Genome-Wide Identification of the HD-ZIP III Subfamily in Upland Cotton Reveals the Involvement of GhHB8-5D in the Biosynthesis of Secondary Wall in Fiber and Drought Resistance

Jie Zhang; Yanan Gao; Mengru Feng; Yuke Cui; Shuaijie Li; Le Liu; Ye Wang; Wenliang Xu; Fuguang Li

doi:10.3389/fpls.2021.806195

Genome-Wide Identification of the HD-ZIP III Subfamily in Upland Cotton Reveals the Involvement of GhHB8-5D in the Biosynthesis of Secondary Wall in Fiber and Drought Resistance

Front Plant Sci. 2022 Jan 27:12:806195. doi: 10.3389/fpls.2021.806195. eCollection 2021.

Authors

Jie Zhang^{1

2}, Yanan Gao², Mengru Feng², Yuke Cui², Shuaijie Li², Le Liu², Ye Wang¹, Wenliang Xu³, Fuguang Li^{1

2}

Affiliations

¹ State Key Laboratory of Cotton Biology, Institute of Cotton Research, Chinese Academy of Agricultural Sciences, Anyang, China.
² Zhengzhou Research Base, State Key Laboratory of Cotton Biology, School of Agricultural Sciences, Zhengzhou University, Zhengzhou, China.
³ Hubei Key Laboratory of Genetic Regulation and Integrative Biology, School of Life Sciences, Central China Normal University, Wuhan, China.

Abstract

A subfamily of transcription factors known as HD-ZIP III plays distinct roles in the secondary cell wall biosynthesis, which could be attributed to the quality of cotton fiber and adaptation to drought stress. In this study, 18 HD-ZIP III genes were identified as genome wide from the upland cotton (Gossypium hirsutum).
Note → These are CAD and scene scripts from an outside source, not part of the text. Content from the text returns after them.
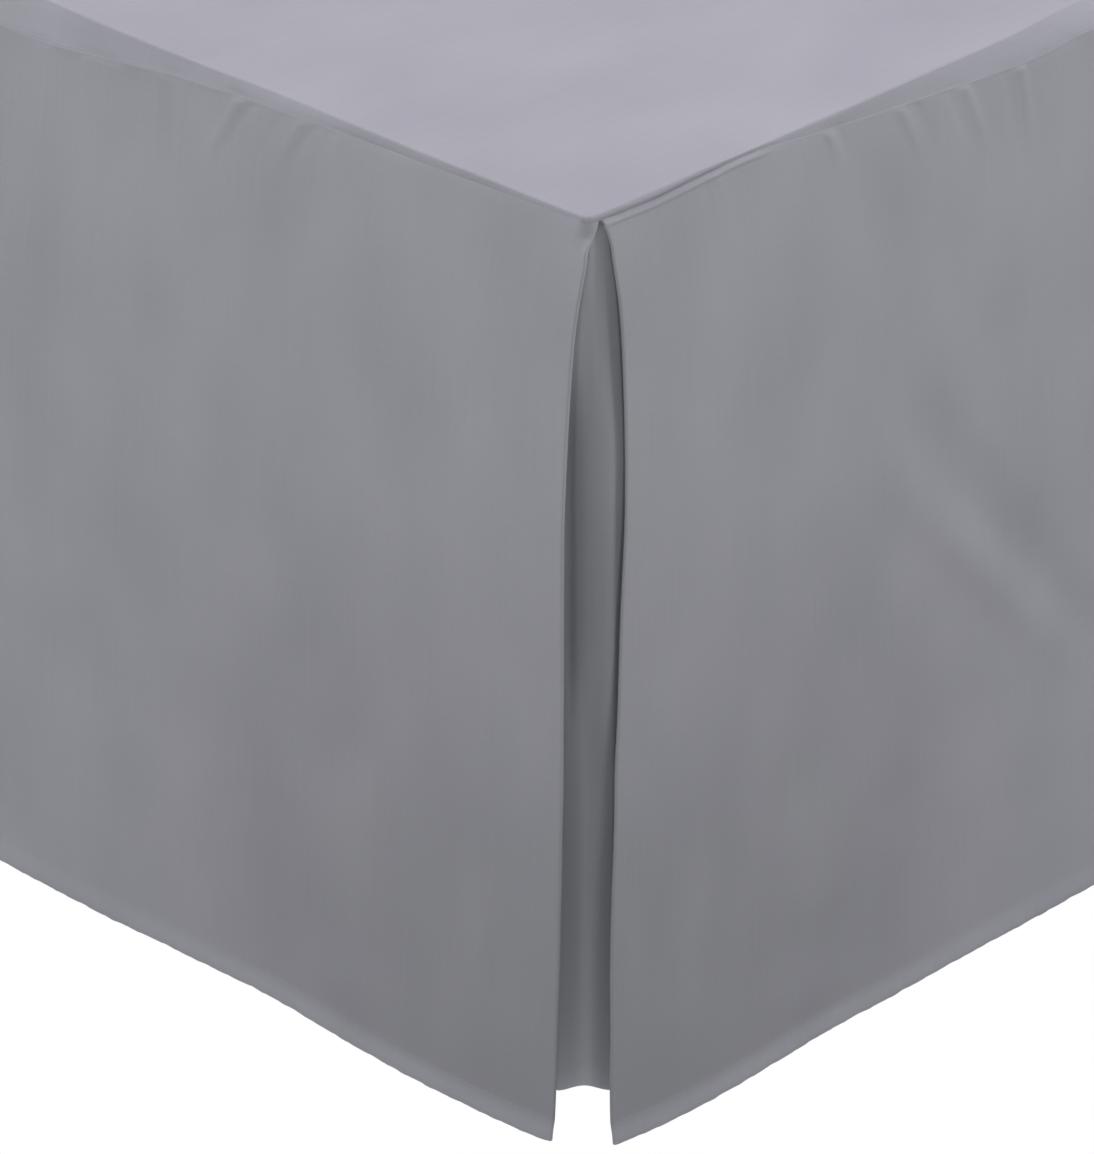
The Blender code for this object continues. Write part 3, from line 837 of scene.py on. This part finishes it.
INSET_HALF_WIDTH = 0.078
INSET_TOP = 0.0028          # depth of its upper edge
INSET_BEHIND = 0.0031       # how far it is behind the face planes at the top
INSET_AHEAD = 0.0008        # how far it is ahead of them at the hem
INSET_BEND = 0.0105         # half width of the hollow in which it crosses the corner
INSET_BACK = 0.0131         # distance from the corner to the bottom of that hollow
INSET_SETTLES = 0.110       # depth at which it has settled into the hollow
INSET_FOLD = (              # a soft fold half way down: how far forward it stands, by place
    (-0.0160, 0.0000), (-0.0120, -0.0015), (-0.0090, -0.0060), (-0.0060, -0.0040),
    (-0.0035, 0.0010), (-0.0005, 0.0055), (0.0025, 0.0074), (0.0060, 0.0078),
    (0.0100, 0.0076), (0.0160, 0.0068), (0.0300, 0.0030), (0.0500, 0.0000))
INSET_DROP = DROP - CLOTH / 2 - HEM_RADIUS
HEM_HOLLOW = 0.0015
HEM_KICK = 0.0009
HEM_DRAWN_IN = 0.00012      # by its stitches
HEM_RIPPLE = 0.00020


def hem_kick(place, depth):
    """The drop hangs a little hollow above its hem, whose doubled cloth turns out below it."""
    hollow = -HEM_HOLLOW * smooth((depth - 0.200) / 0.165)
    kick = HEM_KICK * smooth((depth - (DROP - 0.0125)) / 0.0105)
    stitched = -HEM_DRAWN_IN * ridge((depth - (DROP - 0.0095)) / 0.0030)
    ripple = HEM_RIPPLE * uneven(place, 0.024, 0.5) * smooth((depth - (DROP - 0.012)) / 0.012)
    return hollow + kick + stitched + ripple


half_inset = steps((0.012, 0.0008), (INSET_HALF_WIDTH, 0.003))
inset_w = np.array([-w for w in half_inset[:0:-1]] + half_inset)[:, None]
inset_depth = np.array([INSET_TOP + step for step in
                        steps((0.355 - INSET_TOP, 0.006), (INSET_DROP - INSET_TOP, 0.0017))])[None]
inset_w, inset_depth = np.broadcast_arrays(inset_w, inset_depth)


def inset_plan():
    """Corner-plan points of the inset: round the corner at its top, in a hollow lower down."""
    rounded, out = outline(inset_w)
    rounded = rounded - INSET_BEHIND * out
    reach = np.abs(inset_w)
    bend_x, bend_y = INSET_AHEAD - INSET_BEND * 2 ** 0.5, -INSET_AHEAD
    back = INSET_BACK + ((bend_y - bend_x) / 2 ** 0.5 - INSET_BACK) * smooth(reach / INSET_BEND)
    hollow = np.stack((-reach - back, back - reach), -1) / 2 ** 0.5
    flat = np.stack((bend_x + INSET_BEND - reach, np.full(reach.shape, bend_y)), -1)
    foot = np.where((reach > INSET_BEND)[..., None], flat, hollow)
    side = -foot[..., ::-1]
    settled = np.where((inset_w > 0)[..., None], side, foot)
    return rounded + (settled - rounded) * smooth(inset_depth / INSET_SETTLES)[..., None]


folded = smooth((inset_depth - 0.045) / 0.060) * (1 - smooth((inset_depth - 0.170) / 0.080))
forward = read(INSET_FOLD, inset_w) * folded + 0.6 * hem_kick(inset_w, inset_depth)
inset_points = inset_plan() + 0.707 * np.array((1.0, -1.0)) * forward[..., None]
for hand_name, side in (("right", 1), ("left", -1)):
    points = to_world(side, inset_points, inset_depth)
    looks = np.array((side * 0.7, -0.7, 0.0))
    stitches = sew(f"corner_inset_{hand_name}_stitches", points, looks)
    hem = turned_up(points, looks, HEM_RADIUS, HEM_WIDTH)
    points = np.concatenate((points, hem), 1)
    # An even share of painted shade over the inset
    inset = sheet_from(f"corner_inset_{hand_name}", points, layout_of(points), skirt_cloth, 0.3)
    place_piece(inset, "skirt_cloth", f"inset_{hand_name}")


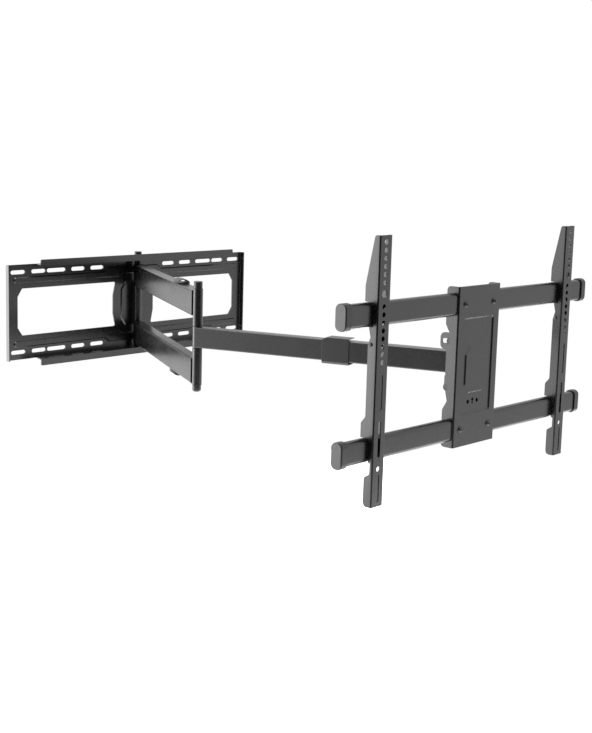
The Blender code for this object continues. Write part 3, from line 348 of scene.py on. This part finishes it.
def softbox(name, where, target, size, power):
    """A rectangular light that points at a place."""
    light = bpy.data.lights.new(name, "AREA")
    light.shape = "RECTANGLE"
    light.size, light.size_y = size
    light.energy = power
    made = bpy.data.objects.new(name, light)
    bpy.context.scene.collection.objects.link(made)
    made.location = where
    made.rotation_euler = (Vector(target) - Vector(where)).to_track_quat("-Z", "Y").to_euler()


def floor():
    """The pale disc under the mount."""
    mesh = bpy.data.meshes.new("floor")
    shape = bmesh.new()
    bmesh.ops.create_circle(shape, cap_ends=True, segments=FLOOR_SIDES, radius=FLOOR_RADIUS)
    shape.to_mesh(mesh)
    shape.free()
    made = bpy.data.objects.new("floor", mesh)
    made.location = FLOOR_CENTRE
    bpy.context.scene.collection.objects.link(made)
    paint = bpy.data.materials.new("floor_white")
    paint.use_nodes = True
    shader = paint.node_tree.nodes["Principled BSDF"]
    shader.inputs["Base Color"].default_value = FLOOR_COLOUR
    shader.inputs["Roughness"].default_value = FLOOR_ROUGHNESS
    shader.inputs["Emission Color"].default_value = WHITE
    shader.inputs["Emission Strength"].default_value = FLOOR_GLOW
    mesh.materials.append(paint)


def camera(where, yaw, pitch, roll, lens):
    """A camera that looks along yaw from +X and down by pitch, rolled to the left."""
    yaw, pitch, roll = (math.radians(a) for a in (yaw, pitch, roll))
    ahead = Vector((math.cos(yaw) * math.cos(pitch), math.sin(yaw) * math.cos(pitch), -math.sin(pitch)))
    level = ahead.cross(Vector((0, 0, 1))).normalized()
    upright = level.cross(ahead)
    right = math.cos(roll) * level + math.sin(roll) * upright
    up = math.cos(roll) * upright - math.sin(roll) * level
    data = bpy.data.cameras.new("camera")
    data.lens = lens
    data.sensor_width = SENSOR_WIDTH
    data.sensor_fit = "HORIZONTAL"
    data.clip_end = SEES_TO
    made = bpy.data.objects.new("camera", data)
    bpy.context.scene.collection.objects.link(made)
    turn = Matrix((right, up, -ahead)).transposed().to_4x4()
    made.matrix_world = Matrix.Translation(where) @ turn
    bpy.context.scene.camera = made


bpy.context.scene.view_settings.view_transform = "Standard"
studio()
floor()
softbox("top_light", **TOP_LIGHT)
camera(**CAMERA)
These genes are distributed on 14 different chromosomes, and all of them have undergone segmental duplications. Numerous cis-elements were identified in the promoter regions, which are related to phytohormone responses and abiotic stresses. Expression profiling of these genes by quantitative real-time (qRT)-PCR illustrated their differential spatial expression, with preferential expression in cotton fiber. Among these genes, GhHB8-5D was predicted to encode a protein that is targeted to the cell nucleus and having self-activation ability. In addition, the ectopic expression of GhHB8-5D or its synonymous mutant GhHB8-5Dm in Arabidopsis resulted in stunted plant growth, curly leaves, and twisted inflorescence stems. Microscopy examination revealed that the morphology of vascular bundles and deposition of secondary wall had substantially altered in stems, which is concomitant with the significant alteration in the transcription levels of secondary wall-related genes in these transgenic Arabidopsis. Further, ectopic expression of GhHB8-5D or GhHB8-5Dm in Arabidopsis also led to significant increase in green seedling rate and reduction in root length relative to wild type when the plants were grown under mimicked drought stress conditions. Taken together, our results may shed new light on the functional roles of GhHB8-5D that is attributable for secondary cell wall thickening in response to drought stress. Such a finding may facilitate a novel strategy for improving plant adaptations to environmental changes via regulating the biosynthesis of secondary cell wall.

Keywords: HD-ZIP III; cotton (Gossypium hirsutum); drought resistance; ectopic expression; secondary wall.